A Three Degree of Freedom Model Approach to Enable a MEMS-Based Neural Computing Unit

Abstract

With enormous amounts of data being generated every day from countless sensors and sensor networks, the need for intelligent devices to process and make use of this data continues to grow and is only projected to increase. The advent of wearable technologies has exacerbated this problem, and with researchers struggling to process data locally with small power budgets, it is clear a solution is needed. Micro-electromechanical (MEMS)-based innovation will have high impact on these issues. MEMS devices can process computing taskes in the hardware level which consumes almost no power (nW). They are very small in size and do the classification without the need of storing the data which boosts up the power saving. Toward this goal, simulation results for a MEMS network to perform basic neural computing is shown in this paper. The network is made up of a mechanically connected network of three electrostatically controlled microstructures, two of which serve as input layers and the third as output (computing) layers.

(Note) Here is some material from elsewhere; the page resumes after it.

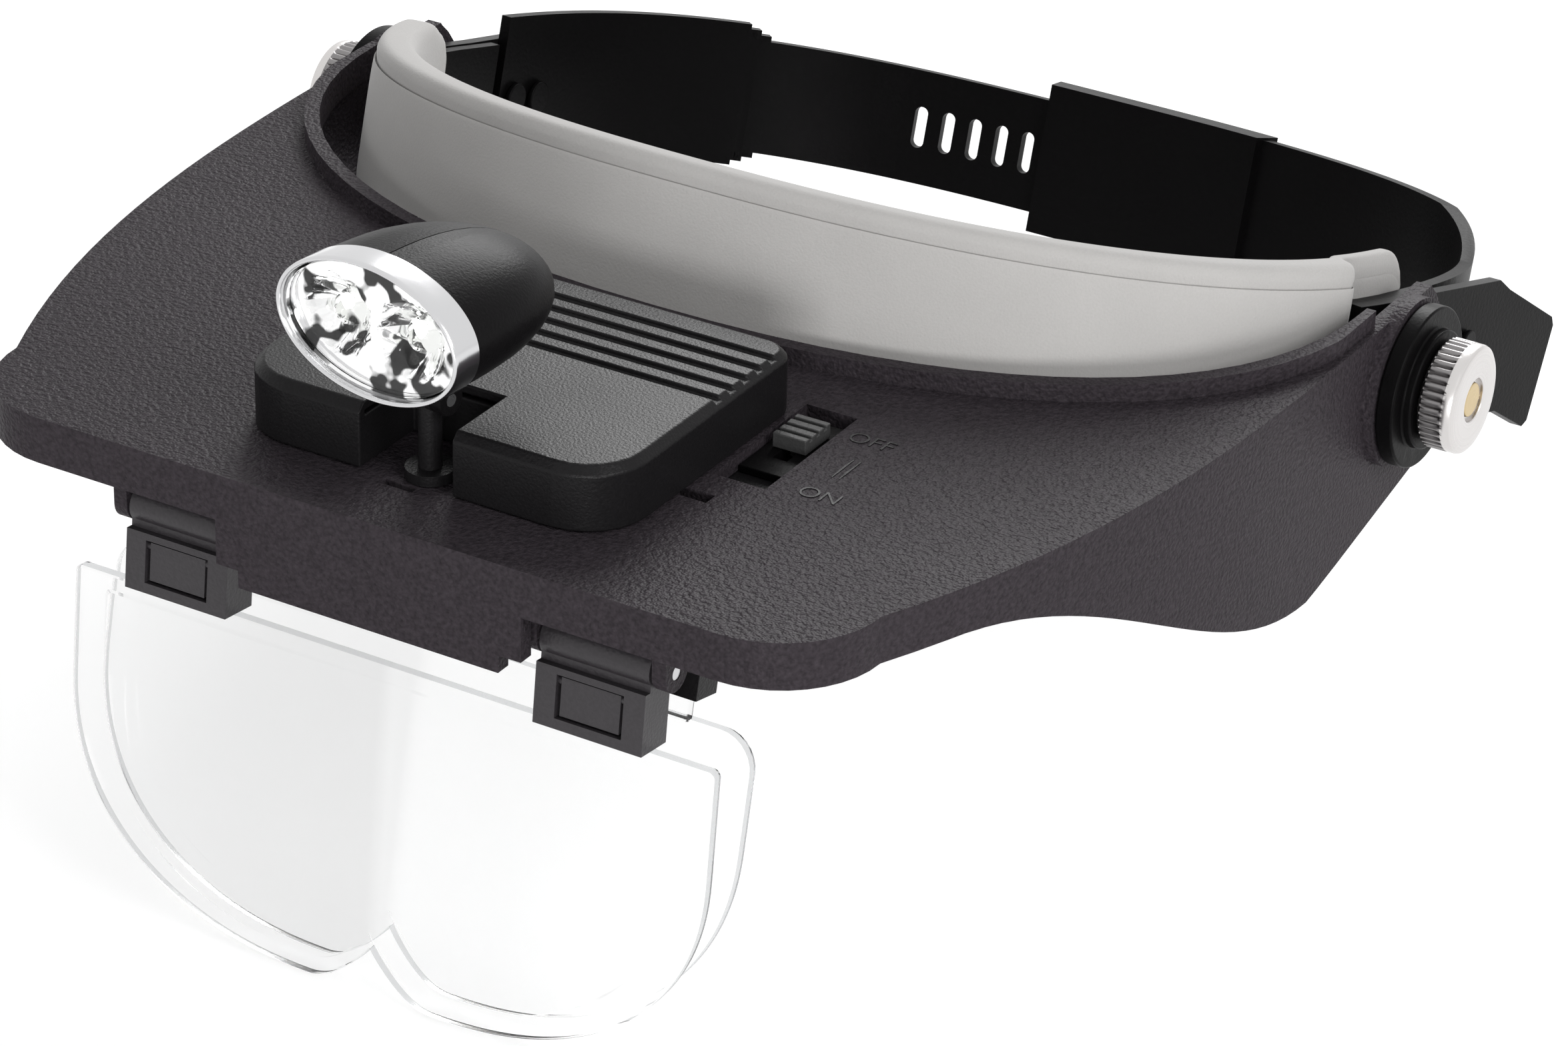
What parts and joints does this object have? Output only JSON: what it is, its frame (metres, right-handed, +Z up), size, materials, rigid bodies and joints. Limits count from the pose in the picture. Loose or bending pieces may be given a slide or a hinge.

The mechanical coupling was achieved through stiffnesses connecting the masses of the MEMS. It has been demonstrated that such a device may be programmed to distinguish between a ramp (gradually growing) input signal and a step (abruptly rising) by applying suitable bias voltages to the electrostatic control electrodes. The findings serve as a proof of concept and founding to completing more sophisticated computational tasks using MEMS and opening a new direction for alternative efficient computing technologies compared to current digital computing.